As for the replacement fans, they stayed away in droves from the strike games. The Steelers' first strike game came in Atlanta, where former Pitt and Penn Hills High School star Bill Fralic led a group of Falcons strikers picketing the stadium. They picketed the entrance to where the Steelers busses were supposed to enter, but the busses pulled an end-around and went through another area. The attendance that day in old Fulton County Stadium: 16,667. Not even a good baseball crowd in Atlanta. The crowd for their next game, in Anaheim against the Los Angeles Rams, was posted as 20,219.

They had one home game with the replacements, against the Indianapolis Colts -- the final replacement/scab game. They drew an announced crowd of 34,627 at Three Rivers Stadium. Unlike some other teams, the Steelers offered refunds to those ticket-holders who did not want to watch the un-real players. Enough took them up on their offer that the Steelers acknowledged the game was not sold out, breaking a string of sellouts that had begun in 1972.Like revisionist Russian history, however, the Steelers since have changed their mind and decided that game was a sellout and their string of sellouts since '72 stands.

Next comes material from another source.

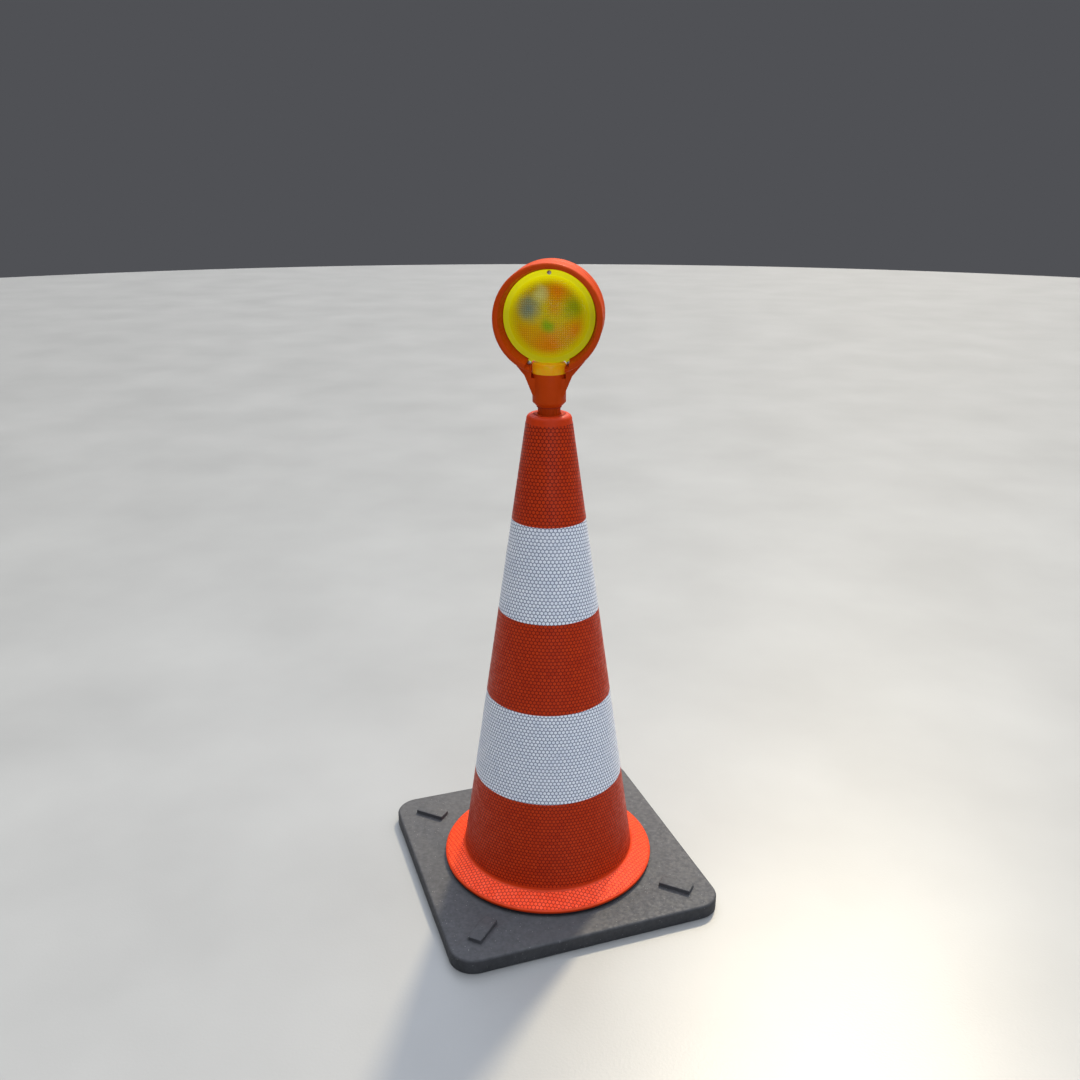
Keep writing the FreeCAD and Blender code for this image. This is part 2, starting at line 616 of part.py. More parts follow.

If you saw the movie "The Replacements," 1987 was nothing like that. Not even close. It was like the farcical movie they made based on the 666 lottery fix. Both times, they ruined what could have been great pictures.

The real replacements story was so much better -- much of it funny -- although you won't convince then-Steelers player rep Tunch Ilkin there was much to laugh about. He has, however, chuckled at the thought of his striking brothers firing their morning donuts at the cars filled with scab players pulling in to Three Rivers Stadium to take their jobs.

A happier anniversary

Frenchy Fuqua and Franco Harris have a ritual they play out every Dec. 23, that had its roots in the Immaculate Reception 40 years ago.

Each Dec. 23, Fuqua and Harris talk by phone, and they scramble to be the first one to make the call to the other.

"Have every year for the last 40 years," Fuqua said. "The thing is who makes the phone call first. He beat me this year."

What possibly could they have to say to each other on Dec. 23 each year?

"What we say is, 'Happy Anniversary, Happy Anniversary.' "

The early, good bye

The off weekend -- incorrectly called a "bye" by the NFL -- comes nearly two months earlier for the Steelers than it did last season, when they were off Nov. 20. This is the earliest the NFL now begins its "byes." But that wasn't the case in some previous years.

In 2001, the Steelers were scheduled to be off after their second game, which was supposed to be the first regular-season game at Heinz Field. They opened at Jacksonville, then 9/11 occurred two days later. That canceled their home opener, and then they had the open date, so it's the only time in at least their modern history the Steelers have had two consecutive weeks off.

Usually, all teams would prefer to have their off week at midseason and not after three games.

"You hate that. You want it around week six or seven," linebacker Larry Foote said.

This open date comes at a good time "in hindsight," as Foote said. The Steelers can use the extra week to get James Harrison, Troy Polamalu and Rashard Mendenhall healthy. It also means that tight end Weslye Saunders, suspended by the NFL for the first four games, will miss three games and not four. Stevenson Sylvester is another injured linebacker who can use the extra week off.

"We really got blessed this year with our bye week," linebacker Chris Carter said.